The problem, as AMD and Nvidia see it, is that Intel would virtually own the USB 3.0 market--a powerful competitive advantage--for many months if they waited for Intel to release the host controller specification. "Tack on six to nine months. Then we get USB 3.0," the AMD source said.

Intel countered that AMD and Nvidia are not willing to do the hard work that is necessary. "They could spend the time, engineers and money developing their own host controller spec," the Intel source said. "In the past they have chosen to let us do the work and then benefit from the fruit of our labor."

"Intel only gives it out once it's finished. And it's not finished." said the source. "If it was mature enough to release, it would be released." (AMD and Nvidia claim that Intel has working silicon and thus the part of the specification they are seeking is mature enough for release.)

"If you have an incomplete spec and give it out to people, these people will build their chipsets and you'll end up with chipsets that are incompatible with devices. That's what (Intel) is trying to avoid," the Intel source said.
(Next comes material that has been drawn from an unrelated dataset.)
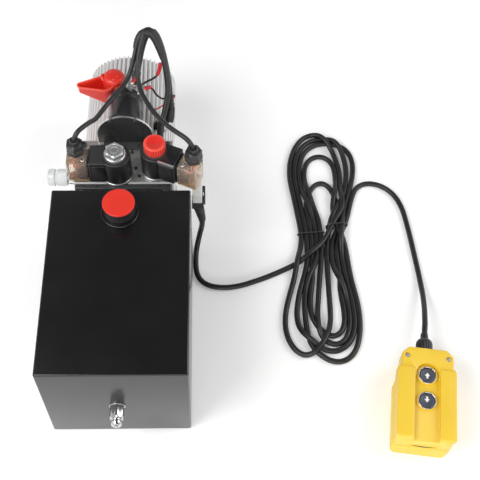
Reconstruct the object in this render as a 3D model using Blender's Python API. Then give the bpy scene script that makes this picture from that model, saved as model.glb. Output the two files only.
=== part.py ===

One possible reason for the frustration, the source said, is that Intel is "a little bit behind and that's what might be causing some of the resentment. You could take the opinion that Intel is giving stuff out for free and people are complaining because (Intel) isn't giving it out fast enough," this person said.

"We're not doing anything differently now than we did with USB 2.0 and USB 1.1," he added.

AMD rejects this argument because people at the company were around when the earlier 1.0 USB specification came out and claim that Intel stonewalled back then too. Intel denies the assertion.

A separate specification--though designed to be compatible with the Intel USB 3.0 spec--has the potential to create incompatibilities, the source close to AMD said. "This is not good for users. But we have no choice."